Common Council members have charged the Buffalo Police Department with repeatedly understaffing precincts in the city's high-crime areas.
The charges originate from an internal memo that 10 police officers sent to Police Commissioner R. Gil Kerlikowske in August, claiming that the understaffing has resulted in poor response time and unsafe working conditions.
The memo from Genesee Station officers complains about the backlog of calls that results from poor staffing.
Police officials say the charges are unfounded and no precinct is ever allowed to fall below the city's minimum staffing rules.
The Council, in a resolution this week, said the staffing complaints have come from citizens, business people and police officers.
"They feel like they're being subjected to embarrassment and ridicule and feel their lives are in danger," said Masten Council Member Byron Brown.
The police union echoed Brown's complaints and said the city should act before understaffing results in a tragedy.

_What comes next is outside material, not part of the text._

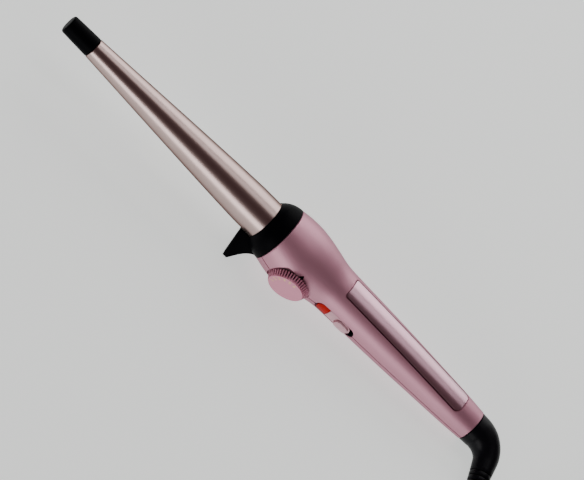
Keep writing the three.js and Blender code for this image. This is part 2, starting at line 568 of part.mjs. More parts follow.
// ---- two-pin plug, lying flat with its pins towards the wand ------------------------------------
{
  const { face, y, height, width } = PLUG;
  const outline = new THREE.Shape();
  outline.moveTo(face, y - width / 2);
  outline.lineTo(face + 9, y - width / 2);
  outline.quadraticCurveTo(face + 20, y - width / 2 + 1.5, face + 24, y - 8.4);
  outline.lineTo(face + 34, y - 7.4);
  outline.lineTo(face + PLUG.length, y - 4.2);
  outline.lineTo(face + PLUG.length, y + 4.2);
  outline.lineTo(face + 34, y + 7.4);
  outline.lineTo(face + 24, y + 8.4);
  outline.quadraticCurveTo(face + 20, y + width / 2 - 1.5, face + 9, y + width / 2);
  outline.lineTo(face, y + width / 2);
  const edge = 1;
  const options = { depth: height - 2 * edge, bevelThickness: edge, bevelSize: edge, bevelOffset: -edge,
    bevelSegments: 1, curveSegments: 5 };
  const body = new THREE.ExtrudeGeometry(outline, options).translate(0, 0, edge);
  part('plug_body', solidOf(body), BLACK_RUBBER, assembly);
  for (const [name, side] of [['plug_pin_left', -1], ['plug_pin_right', 1]]) {
    const { pinRadius, pinLength, pinSpacing } = PLUG;
    const pin = new THREE.CylinderGeometry(pinRadius, pinRadius, pinLength, 14).rotateZ(Math.PI / 2);
    const place = pin.translate(face - GAP - pinLength / 2, y + (side * pinSpacing) / 2, height / 2);
    part(name, place, STEEL, assembly);
  }
}

export default assembly;
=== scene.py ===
# A conical curling wand lying on its casing and its stand fin, with its cord folded and tied behind it.
# The frame's unit is the metre, and mm turns a maker's millimetres into it.
import bpy
import json
import math
from mathutils import Matrix, Vector


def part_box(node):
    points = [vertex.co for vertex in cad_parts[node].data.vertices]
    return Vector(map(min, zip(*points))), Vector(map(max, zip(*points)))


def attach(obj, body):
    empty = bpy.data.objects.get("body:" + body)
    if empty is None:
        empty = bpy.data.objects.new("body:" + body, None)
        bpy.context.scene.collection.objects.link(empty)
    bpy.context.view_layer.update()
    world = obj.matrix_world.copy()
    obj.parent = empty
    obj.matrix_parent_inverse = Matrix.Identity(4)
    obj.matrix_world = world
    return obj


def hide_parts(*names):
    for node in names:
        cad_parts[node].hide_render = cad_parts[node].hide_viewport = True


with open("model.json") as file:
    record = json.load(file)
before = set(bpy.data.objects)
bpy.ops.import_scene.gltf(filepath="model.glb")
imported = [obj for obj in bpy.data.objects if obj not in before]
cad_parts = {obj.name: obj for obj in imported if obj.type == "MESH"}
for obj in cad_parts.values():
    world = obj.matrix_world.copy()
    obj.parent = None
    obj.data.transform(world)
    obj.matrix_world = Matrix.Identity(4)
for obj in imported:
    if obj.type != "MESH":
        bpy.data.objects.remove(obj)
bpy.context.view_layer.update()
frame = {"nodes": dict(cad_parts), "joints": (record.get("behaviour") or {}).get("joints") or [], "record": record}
mm = 0.001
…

"They're putting officers in peril, not to mention the impact on investigations," said Lt. Robert P. Meegan Jr., police union head.
Police officials claim that the allegations came from a few disgruntled officers and that each precinct has staffing requirements.

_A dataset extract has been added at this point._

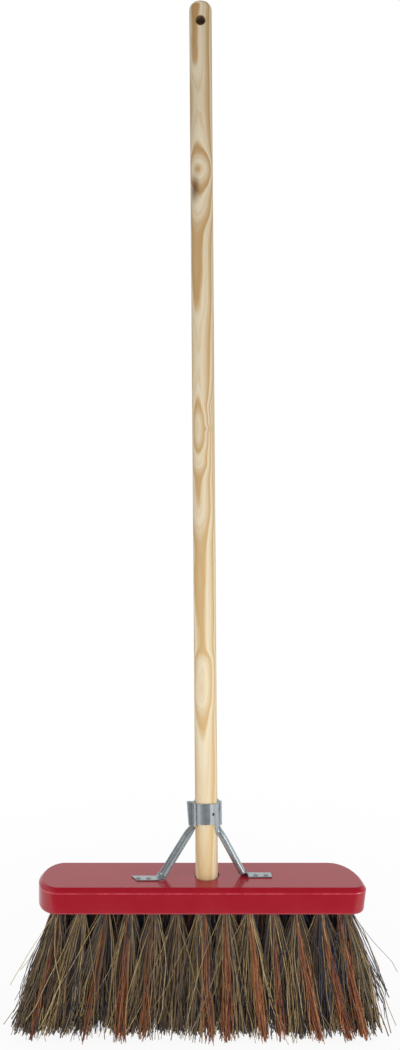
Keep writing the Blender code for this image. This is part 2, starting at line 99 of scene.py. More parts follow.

"We never go below minimum manpower," said Capt. Joseph F. Strano of the Genesee Station.
At the Genesee Station, that means at least three patrol cars on the road during the day shift and five or six cars at night.
In some cases, the city might transfer a car from Genesee to the Broadway Station, but only when an extra patrol car is on duty, police said.
Patrol Chief Lawrence M. Ramunno called the charges "garbage."
"It's an angle they're playing to increase overtime," he said. "It's not a health and safety issue at all."